# kit de puntas para destornilladores



## MVPXXL

Hello everybody I need help with this:
"Kit de puntas para destornilladores"
I refer to the blade of the screwdriver, what is the correct word blade or bit?
Is correct "Interchangeable screwdriver blades sets?
Thanks


----------



## martzp

Amigo, en este caso la palabra "blade" solo se usa para un tipo especifico de destornillador "Flat blade screw driver", es decir, "destornillador de punta plana".

Como tu estas hablando de un conjunto (kit, set) de puntas para destornillador, este conunto abarca diferentes tipos de puntas (bits), asi que la palabra "blade" para generalizar las diferentes puntas, No es correcta. Lo correcto seria :
"Interchangeable screwdriver bits set"


----------



## MVPXXL

Es decir que para referirse a puntas de destornillador en general se usa bits, igual que en brocas (drill bits), gracias me has ayudado mucho.


----------



## martzp

ASi es amigo y no solo para eso, Si estas familiarizado con el uso de herramientas en el taller, Tu debes saber que existen llaves Allen y llaves Torx de diferentes medidas. Pues bien esas llaves se usan en diferentes presentaciones, longitudes y en conjuntos con puntas intercambiables, de tal forma que se usa el termino :

Allen wrench bits
Torx wrench bits

de la misma forma que tu usaste Drill bits.

Saludos desde Chicago.


----------



## MVPXXL

Gracias! tu sí que eres un buen amigo.
Por cierto creo que eres mejicano (por lo que pone a la derecha de tu nombre) supongo que estarás trabajando en Chicago, quería preguntarte ¿qué significado tiene la palabra gallego en Méjico?, lo digo porque yo soy gallego y tengo pensado ir a Méjico de vacaciones, ¿es cierto que es como un insulto?


----------



## Perdido

No he oido "blade" en el contexto de un destornillador.  Diría es mas común decir "tip," como "flat-tip screwdriver" or "cross-tip screwdriver."  Pero en el caso de que se puede cambiar de puntos, como en tu pregunta (y solo en este caso) usaría "bits," como ha dicho martzp.


----------



## martzp

"Gallego" No es insulto, es un gentilicio que se usa en chistes sobre inmigrantes españoles.

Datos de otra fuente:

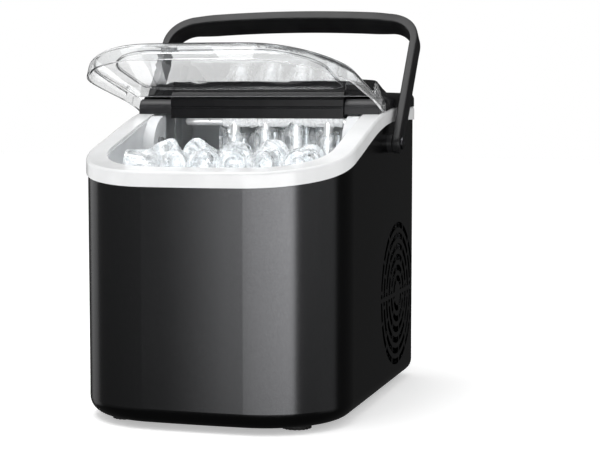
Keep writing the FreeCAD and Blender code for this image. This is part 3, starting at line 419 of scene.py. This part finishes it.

En Mexico, la palabra usada para referirse a los Españoles en forma denostativa (herencia de la epoca de la colonia) es "Gachupin"

Yo se que es en Argentina, donde la pabara "gallego" se usa como termino derogatorio para referirse a los Ibericos.




MVPXXL said:


> Gracias! tu sí que eres un buen amigo.
> Por cierto creo que eres mejicano (por lo que pone a la derecha de tu nombre) supongo que estarás trabajando en Chicago, quería preguntarte ¿qué significado tiene la palabra gallego en Méjico?, lo digo porque yo soy gallego y tengo pensado ir a Méjico de vacaciones, ¿es cierto que es como un insulto?


----------



## martzp

Ya lo dije :

Flat blade screwdriver = destornillador de punta plana

phillips screwdriver = desarmador de cruz (No se dice cross-tip)




Perdido said:


> No he oido "blade" en el contexto de un destornillador. Diría es mas común decir "tip," como "flat-tip screwdriver" or "cross-tip screwdriver." Pero en el caso de que se puede cambiar de puntos, como en tu pregunta (y solo en este caso) usaría "bits," como ha dicho martzp.


----------



## Perdido

Claro que es mas común decir "Phillips screwdriver" or "Phillips-head screwdriver," pero pero *sí *se dice "crosstip screwdriver" también.  Mí punto era que decimos "tip" y no usamos "blade" cuando hablamos sobre la punta.


----------



## ORL

> Yo se que es en Argentina, donde la pabara "gallego" se usa como termino derogatorio para referirse a los Ibericos.


 
No, no es despectivo, que a despectivo te refieres. "Derogatory" es inglés, no castellano.
La palabra gallego en Argentina se usa para referirse a cualquier persona de orígen espanol, y por generalización, no por desprecio. La razón de esto es que la mayor parte de la inmigración que llegó de Espana era justamente originaria de Galicia. Eso hace que la ciudad de Buenos Aires sea la ciudad más grande de Galicia;-)
Cierto es que hay miles de chistes de gallegos, ya que se los reconoce como algo testarudos y algo duros de entendederas, pero no se los desprecia. Despreciarlos sería autodesprecio, no te parece?
Saludos


----------



## MVPXXL

Vale, me queda claro, aunque ayer vi la película "nueve reinas" y el protagonista, Ricardo Darín decía algo así como ¿qué pinta el gallego ese?, pero supongo que era por un contexto determinado, de todas formas en todos los`países se hacen chistes con alguna nacionalidad, en España se hacen con los portugueses y franceses, aunque bueno, he oído de todo, en todo caso mientras se mantenga el buen gusto hay que tomárselo con humor.
Un saludo.


----------